Tuesday, August 10, 2010
Rototill Your Compost Pile
After a hot, dry midsummer, the rain came for a few days and I rototilled my compost pit! It's a great way to mix the working material, but a cautionary tale is, avoid the front tined tiller.The rear tine tiller gives much more control in mixing, and you are less likely to fall off the compost heap. The compost I have consists of shredded hedge cuttings with lots of leaf, and old straw bales used earlier for dahlia bulb storage. These take time to digest! I throw some balanced fertilizer on it to speed up the working, and some of my nephew's Happy Farmer Bokashi (tm), with SCD Efficient Microbes! These latter two things are less important than the adequate mixing of the materials,and even more crucial still, the tiller brings up from below, the thin residual layer of compost we always leave behind when we spread it on the garden in the previous fall. Last year's compost is like the sour dough starter yeast that the bread makers prized and perpetuated for years. How could a Old Sourdough manage to live and prospect without his cache of yeast to sustain him?
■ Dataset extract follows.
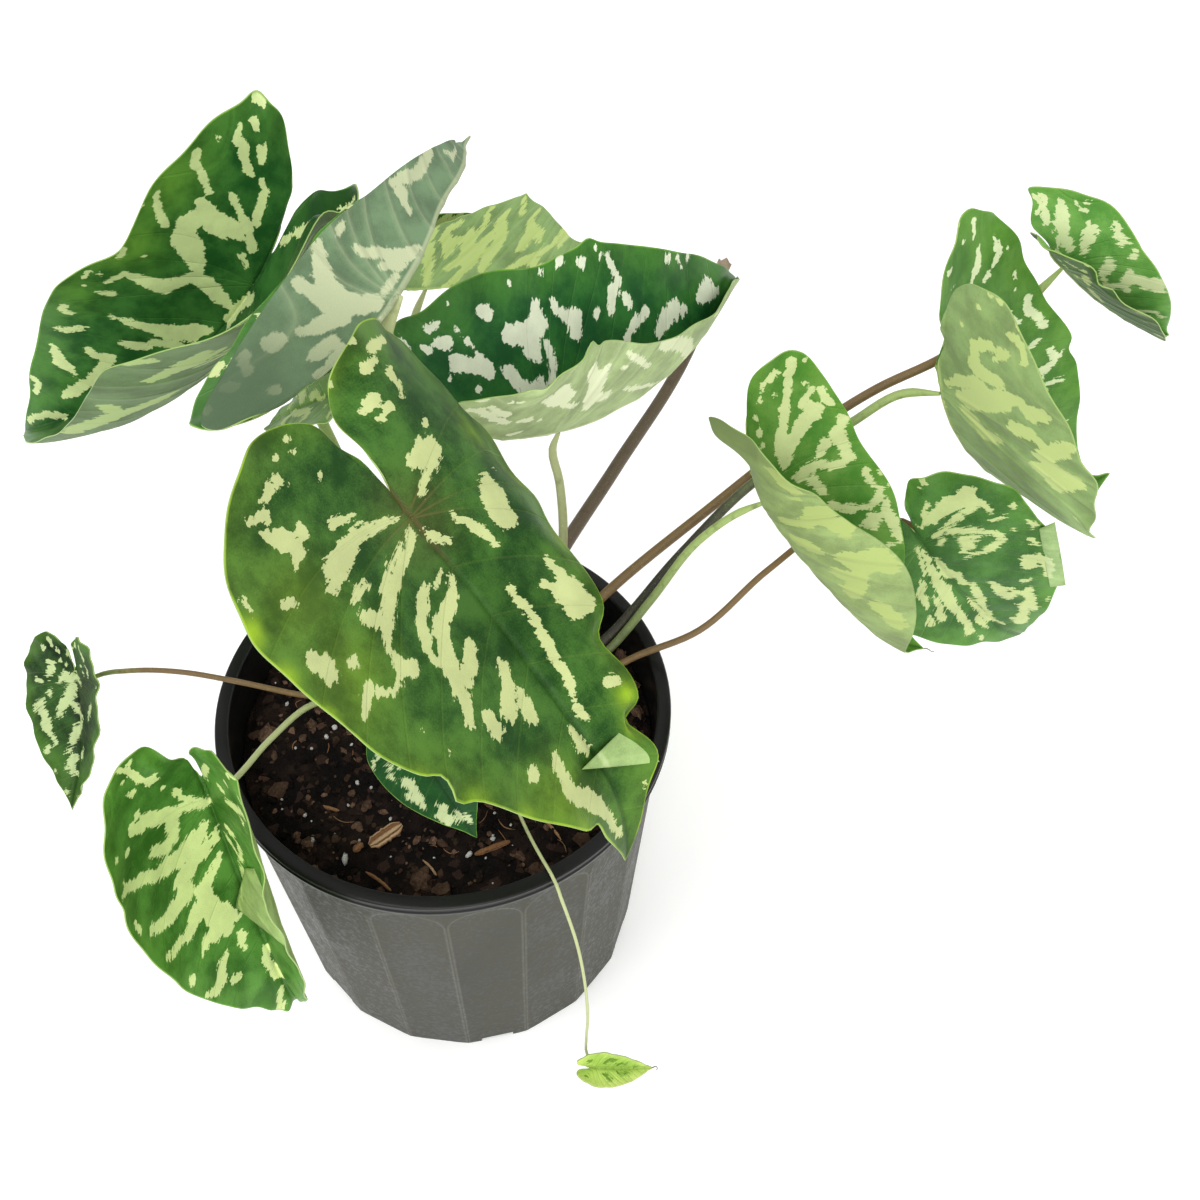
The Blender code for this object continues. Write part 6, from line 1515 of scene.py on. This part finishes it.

Last year's retained compost layer is like the residual tea leaves in the cha-damari of Japanese tea ceremony raku bowl. A ceremonial tea statement that we never take all from the world! We return the compost to the land from whence it came, but leave a little behind as a starter for the next year's compost. This is practical. We also leave a little compost remaining behind because we do not take all from the earth. Like the raku which also comes from the earth, we leave a few tea leaves in the raku bowl, and compost in the pit, as a spiritual reminder that we always owe a debt to life!